What the task requires
Copy, without any alteration, the lines from the one that includes "where it starts." up to and including the one that includes "for node in".

Records for this task
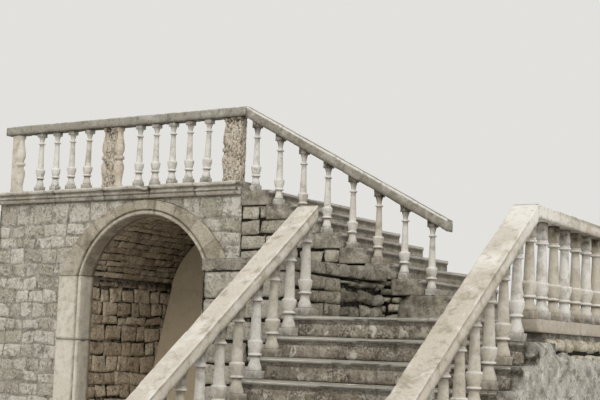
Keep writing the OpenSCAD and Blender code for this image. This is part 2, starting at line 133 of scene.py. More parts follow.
# ---------------- meshes
class Shell:
    """Vertices and faces of one piece, gathered from many stones."""

    def __init__(self):
        self.co, self.faces, self.count = [], [], 0
        # Per vertex values: tone; soiling together with painted shade; paleness from bleaching together with painted
        # highlights.
        self.values = {"tone": [], "dirt_and_shade": [], "pale": []}

    def add(self, co, faces, tone=0.5, dirt_and_shade=0.0, pale=0.0):
        co = np.asarray(co, float).reshape(-1, 3)
        self.co.append(co)
        self.faces += [np.asarray(f) + self.count for f in faces if len(f)]
        for key, value in (("tone", tone), ("dirt_and_shade", dirt_and_shade), ("pale", pale)):
            self.values[key].append(np.broadcast_to(value, len(co)))
        self.count += len(co)


def placed(name, data):
    obj = bpy.data.objects.new(name, data)
    bpy.context.scene.collection.objects.link(obj)
    return obj


def piece(name, shell, material, slot, *nodes):
    """Puts a shell into the scene in one of the stones, in place of the part's nodes."""
    co = (np.concatenate(shell.co) + SHIFT) / 1000
    loops = np.concatenate([f.ravel() for f in shell.faces])
    sizes = np.concatenate([np.full(len(f), f.shape[1]) for f in shell.faces])
    starts = np.concatenate([[0], np.cumsum(sizes)[:-1]])
    mesh = bpy.data.meshes.new(name)
    mesh.vertices.add(len(co))
    mesh.vertices.foreach_set("co", co.astype(np.float32).ravel())
    mesh.loops.add(len(loops))
    mesh.loops.foreach_set("vertex_index", loops.astype(np.int32))
    mesh.polygons.add(len(sizes))
    mesh.polygons.foreach_set("loop_start", starts.astype(np.int32))
    mesh.polygons.foreach_set("use_smooth", np.ones(len(sizes), bool))
    mesh.update(calc_edges=True)
    mesh.validate()
    for key, values in shell.values.items():
        data = mesh.attributes.new(key, "FLOAT", "POINT").data
        data.foreach_set("value", np.concatenate(values).astype(np.float32))
    mesh.materials.append(STONE[material])
    obj = placed(name, mesh)
    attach(obj, "root")
    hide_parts(*nodes)


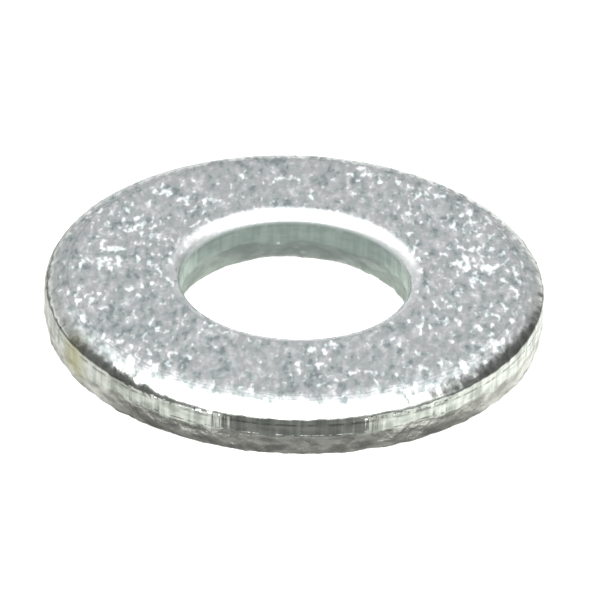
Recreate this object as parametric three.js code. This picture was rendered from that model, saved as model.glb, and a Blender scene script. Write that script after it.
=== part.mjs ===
// Flat washer: one ring blanked from sheet steel, its rim and its hole cut in one stroke of a
// compound die. Both cut edges show the same zones from the top down: an edge rolled over as
// the sheet is pulled in, a smooth upright land, and a fracture zone that leans away from the
// land. The lower face meets both fracture zones at a small rounded edge.
// Millimetres, +Z up along the hole's axis, origin at the centre of the lower bearing face.
import * as THREE from "three";

// Driving dimensions.
const OUTER_DIAMETER = 15.875;
const HOLE_DIAMETER = 7.3;
const THICKNESS = 1.7;
const RIM_ROLL_WIDTH = 1.05;
const RIM_ROLL_DROP = 0.43;
const HOLE_ROLL_WIDTH = 0.52;
const HOLE_ROLL_DROP = 0.33;
const RIM_FRACTURE_HEIGHT = 0.69;
const HOLE_FRACTURE_HEIGHT = 0.69;
const FRACTURE_LEAN = 0.08;
const LOWER_EDGE_RADIUS = 0.06;

// Fineness of the surface: faces round the ring, and half the faces on each rounded edge.
const FACES_AROUND = 96;
const HALF_FACES_PER_ROUND = 3;

const QUARTER_TURN = Math.PI / 2;

// The ring's section as a closed outline: x is the distance from the axis, y the height.
// It runs out along the lower face, up the rim, back along the upper face and down the hole.
function ringSection() {
  const rim = OUTER_DIAMETER / 2;
  const hole = HOLE_DIAMETER / 2;
  const rimFoot = rim - FRACTURE_LEAN - LOWER_EDGE_RADIUS;
  const holeFoot = hole + FRACTURE_LEAN + LOWER_EDGE_RADIUS;
  const rimShoulder = THICKNESS - RIM_ROLL_DROP;
  const holeShoulder = THICKNESS - HOLE_ROLL_DROP;

  const section = new THREE.Path();
  section.moveTo(holeFoot, 0);
  section.lineTo(rimFoot, 0);
  addRound(section, rimFoot, LOWER_EDGE_RADIUS, LOWER_EDGE_RADIUS, LOWER_EDGE_RADIUS, -QUARTER_TURN);
  section.lineTo(rim, RIM_FRACTURE_HEIGHT);
  section.lineTo(rim, rimShoulder);
  addRound(section, rim - RIM_ROLL_WIDTH, rimShoulder, RIM_ROLL_WIDTH, RIM_ROLL_DROP, 0);
  section.lineTo(hole + HOLE_ROLL_WIDTH, THICKNESS);
  addRound(section, hole + HOLE_ROLL_WIDTH, holeShoulder, HOLE_ROLL_WIDTH, HOLE_ROLL_DROP, QUARTER_TURN);
  section.lineTo(hole, HOLE_FRACTURE_HEIGHT);
  section.lineTo(hole + FRACTURE_LEAN, LOWER_EDGE_RADIUS);
  addRound(section, holeFoot, LOWER_EDGE_RADIUS, LOWER_EDGE_RADIUS, LOWER_EDGE_RADIUS, 2 * QUARTER_TURN);
  return section.getPoints(HALF_FACES_PER_ROUND);
}

// A quarter of an ellipse, anticlockwise from the angle where it starts.
function addRound(section, centreX, centreY, width, height, start) {
  section.absellipse(centreX, centreY, width, height, start, start + QUARTER_TURN, false, 0);
}

// Turns the section round the axis and stands that axis up along Z.
function ringGeometry() {
  const ring = new THREE.LatheGeometry(ringSection(), FACES_AROUND);
  ring.rotateX(QUARTER_TURN);
  return ring;
}

const zincPlatedSteel = new THREE.MeshStandardMaterial({
  color: 0xb9bebd,
  roughness: 0.35,
  metalness: 1,
});

const washerRing = new THREE.Mesh(ringGeometry(), zincPlatedSteel);
washerRing.name = "washer_ring";

const washer = new THREE.Group();
washer.add(washerRing);

export default washer;
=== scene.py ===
import math

import bpy
from mathutils import Matrix, Vector


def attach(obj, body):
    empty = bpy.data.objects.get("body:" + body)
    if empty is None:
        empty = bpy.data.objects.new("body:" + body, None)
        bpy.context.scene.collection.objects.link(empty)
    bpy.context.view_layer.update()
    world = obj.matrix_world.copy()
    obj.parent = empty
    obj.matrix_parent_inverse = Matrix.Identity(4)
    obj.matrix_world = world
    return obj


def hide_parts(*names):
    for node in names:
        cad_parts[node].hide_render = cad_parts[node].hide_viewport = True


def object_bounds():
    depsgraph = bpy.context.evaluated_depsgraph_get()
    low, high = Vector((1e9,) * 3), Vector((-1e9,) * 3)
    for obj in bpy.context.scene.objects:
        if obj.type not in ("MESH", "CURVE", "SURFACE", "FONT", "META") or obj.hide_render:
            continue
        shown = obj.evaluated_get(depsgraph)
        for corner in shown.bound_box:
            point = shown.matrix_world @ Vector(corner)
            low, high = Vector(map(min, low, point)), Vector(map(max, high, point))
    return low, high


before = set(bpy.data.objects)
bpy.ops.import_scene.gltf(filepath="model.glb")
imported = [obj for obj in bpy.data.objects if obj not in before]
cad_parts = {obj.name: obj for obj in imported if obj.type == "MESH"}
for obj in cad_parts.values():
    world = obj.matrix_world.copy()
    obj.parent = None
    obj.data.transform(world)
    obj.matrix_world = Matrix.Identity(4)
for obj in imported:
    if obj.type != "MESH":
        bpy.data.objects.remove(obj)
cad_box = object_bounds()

# Camera: a long lens that looks down on the washer from the front, held a little out of level.
# It stands about ten washer widths away, so the far side is hardly smaller than the near side.
low, high = cad_box
washer_centre = (low + high) / 2
washer_width = high.x - low.x
look_down = math.radians(31.8)
camera_roll = math.radians(2.04)
focal_length_mm = 317.6
camera_distance = 10.6 * washer_width
aim_right = 0.0117 * washer_width
aim_down = 0.0089 * washer_width

camera_data = bpy.data.cameras.new("camera")
camera = bpy.data.objects.new("camera", camera_data)
bpy.context.scene.collection.objects.link(camera)
bpy.context.scene.camera = camera
camera_data.lens = focal_length_mm
camera_data.clip_start = 0.1 * camera_distance
camera_data.clip_end = 10 * camera_distance
towards_camera = Vector((0, -math.cos(look_down), math.sin(look_down)))
camera_turn = towards_camera.to_track_quat("Z", "Y").to_matrix() @ Matrix.Rotation(camera_roll, 3, "Z")
camera_aim = washer_centre + camera_turn @ Vector((aim_right, -aim_down, 0))
camera_place = Matrix.Translation(camera_aim + camera_distance * towards_camera)
camera.matrix_world = camera_place @ camera_turn.to_4x4()


# Studio: white paper, a long soft box that hangs overhead and reaches down in front, grey walls
# behind and in front and dark cards left and right. So the flat metal looks grey, the edge that
# faces up and forward catches the light, and its steep parts at the sides go dark.
def linear_colour(hex_code):
    """A #RRGGBB sRGB colour as linear red, green, blue and an alpha of 1."""
    shares = [int(hex_code[i : i + 2], 16) / 255 for i in (1, 3, 5)]
    linear = [s / 12.92 if s <= 0.04045 else ((s + 0.055) / 1.055) ** 2.4 for s in shares]
    return (*linear, 1)


def add_node(tree, kind, inputs=(), stops=(), **settings):
    """Adds a shader node with its settings. An input takes a value, an output or another node,
    which stands for its first output in use. The stops of a colour ramp are pairs of a place and
    a #RRGGBB colour. The inputs 1 to 4 of a Map Range are the start and end of the range and what
    it gives there, 0 and 1 unless they are set."""
    node = tree.nodes.new(kind)
    for name, value in settings.items():
        setattr(node, name, value)
    for key, value in dict(inputs).items():
        if isinstance(value, bpy.types.Node):
            value = next(output for output in value.outputs if output.enabled)
        if isinstance(value, bpy.types.NodeSocket):
            tree.links.new(value, node.inputs[key])
        else:
            node.inputs[key].default_value = value
    for stop, hex_code in stops[1:-1]:
        node.color_ramp.elements.new(stop)
    for number, (stop, hex_code) in enumerate(stops):
        node.color_ramp.elements[number].position = stop
        node.color_ramp.elements[number].color = linear_colour(hex_code)
    return node


MM = 0.001
SMOOTH = {"interpolation_type": "SMOOTHSTEP"}
bpy.context.scene.view_settings.view_transform = "Standard"

# The paper is white to the eye. What the metal mirrors of it is a grey sheet, lighter to the
# right, with shades on it. A shade begins and is full at the first pair of shares of the way to
# the front, and at the second pair of radii in millimetres. Last is how much light it takes.
paper_size = 0.6
sheet_reach = 12 * MM
sheet_light_left = 0.76
sheet_light_right = 1.36
sheet_colour = "#F8F9F4"
straight_ahead = (0.035, -1, 0)
shade_at_foot = ((0.56, 0.76), (8.9, 8.5), 0.7)
patch_ahead = ((0.924, 0.953), (8.5, 8.9), 0.78)
dark_further_out = ((-0.9, -0.6), (12, 13), 0.84)

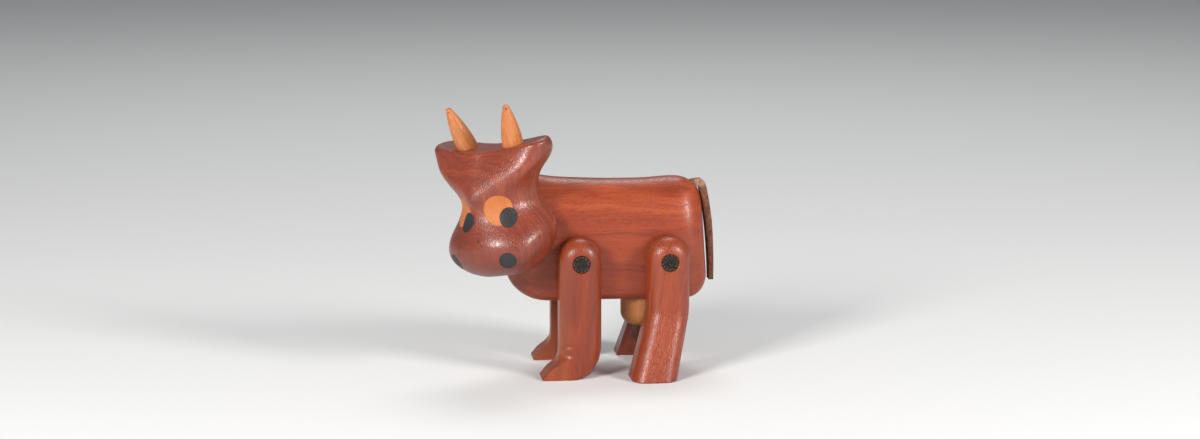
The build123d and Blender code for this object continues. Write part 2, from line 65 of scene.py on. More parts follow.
# The plugs and horns of the head in the CAD model, left and right, and the way that they point
EYE_AT = (Vector((-0.027206, -0.019136, 0.059809)), Vector((-0.033915, -0.013231, 0.058746)))
PUPIL_AT = (Vector((-0.023880, -0.020749, 0.057355)), Vector((-0.033044, -0.017376, 0.055522)))
NOSTRIL_AT = (Vector((-0.024370, -0.024497, 0.043454)), Vector((-0.036595, -0.013737, 0.041518)))
PLUG_OUT = (Vector((-0.17122, -0.97805, -0.11877)), Vector((-0.91664, -0.32199, -0.23683)))
HORN_AT = (Vector((-0.022511, -0.017937, 0.080027)), Vector((-0.036823, -0.005340, 0.077760)))
HORN_UP = (Vector((-0.18595, -0.30796, 0.93305)), Vector((-0.44474, -0.08020, 0.89206)))
EYE_RADIUS = 5.0 * MM
PLUG_RADIUS = 3.0 * MM
HORN_HEIGHT = 14.8 * MM


def in_head(ahead, aside, up):
    """A place given in mm in the head's own frame."""
    return CHIN + (AHEAD * ahead + ASIDE * aside + UPWARD * up) * MM


# Colours, as a dark, a middle and a light tone where there are three
RED = ((0.120, 0.015, 0.005), (0.275, 0.039, 0.009), (0.400, 0.082, 0.019))
LEG_RED = ((0.095, 0.012, 0.005), (0.240, 0.035, 0.009), (0.370, 0.078, 0.019))
# The right legs' tones: a darker wood, made darker still with painted shade for the shadow on the far side
FAR_WOOD_AND_SHADE_RED = ((0.070, 0.010, 0.005), (0.165, 0.025, 0.008), (0.265, 0.052, 0.014))
# The head's tones: partly its own deeper wood, partly painted shade for the dark reflection on its upward
# faces
DEEP_RED = ((0.085, 0.013, 0.007), (0.195, 0.030, 0.011), (0.310, 0.060, 0.019))
TAN = ((0.34, 0.090, 0.022), (0.48, 0.155, 0.042), (0.60, 0.235, 0.078))
DISC = ((0.39, 0.105, 0.026), (0.50, 0.155, 0.042), (0.58, 0.205, 0.062))
OCHRE = ((0.33, 0.105, 0.028), (0.45, 0.160, 0.042), (0.54, 0.220, 0.070))
BLACK_BROWN = ((0.012, 0.005, 0.004), (0.070, 0.020, 0.012), (0.170, 0.060, 0.032))
CHARCOAL = ((0.014, 0.015, 0.016), (0.026, 0.027, 0.028), (0.042, 0.043, 0.044))
RUBBER = ((0.003, 0.0025, 0.0025), (0.016, 0.012, 0.010), (0.060, 0.048, 0.040))
YARN = ((0.010, 0.008, 0.007), (0.045, 0.036, 0.030), (0.150, 0.120, 0.100))
MARK = (0.012, 0.006, 0.005)
GLUE = (0.05, 0.015, 0.008)
PALE_STRIP = (0.46, 0.125, 0.040)
FLOOR = (0.80, 0.80, 0.79)
SKY = (0.80, 0.82, 0.85)

# Tones of the leather, each with its place on a ramp
SUEDE = ((0.36, (0.030, 0.011, 0.006)), (0.5, (0.140, 0.050, 0.026)), (0.64, (0.300, 0.120, 0.065)))
HIDE = ((0.3, (0.115, 0.022, 0.015)), (0.55, (0.230, 0.052, 0.034)), (0.8, (0.330, 0.095, 0.062)))
CRACKED = ((0.01, (0.20, 0.060, 0.040)), (0.08, (0.42, 0.230, 0.165)), (0.4, (0.54, 0.340, 0.260)))
DARK_TIP = (0.09, 0.032, 0.022)

VARNISH_IOR = 1.5
COAT_ROUGH = 0.22

# Sockets of a Mix node that mixes colours
MIX_SHARE, MIX_A, MIX_B, MIX_RESULT = 0, 6, 7, 2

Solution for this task
// A quarter of an ellipse, anticlockwise from the angle where it starts.
function addRound(section, centreX, centreY, width, height, start) {
  section.absellipse(centreX, centreY, width, height, start, start + QUARTER_TURN, false, 0);
}

// Turns the section round the axis and stands that axis up along Z.
function ringGeometry() {
  const ring = new THREE.LatheGeometry(ringSection(), FACES_AROUND);
  ring.rotateX(QUARTER_TURN);
  return ring;
}

const zincPlatedSteel = new THREE.MeshStandardMaterial({
  color: 0xb9bebd,
  roughness: 0.35,
  metalness: 1,
});

const washerRing = new THREE.Mesh(ringGeometry(), zincPlatedSteel);
washerRing.name = "washer_ring";

const washer = new THREE.Group();
washer.add(washerRing);

export default washer;
=== scene.py ===
import math

import bpy
from mathutils import Matrix, Vector


def attach(obj, body):
    empty = bpy.data.objects.get("body:" + body)
    if empty is None:
        empty = bpy.data.objects.new("body:" + body, None)
        bpy.context.scene.collection.objects.link(empty)
    bpy.context.view_layer.update()
    world = obj.matrix_world.copy()
    obj.parent = empty
    obj.matrix_parent_inverse = Matrix.Identity(4)
    obj.matrix_world = world
    return obj


def hide_parts(*names):
    for node in names:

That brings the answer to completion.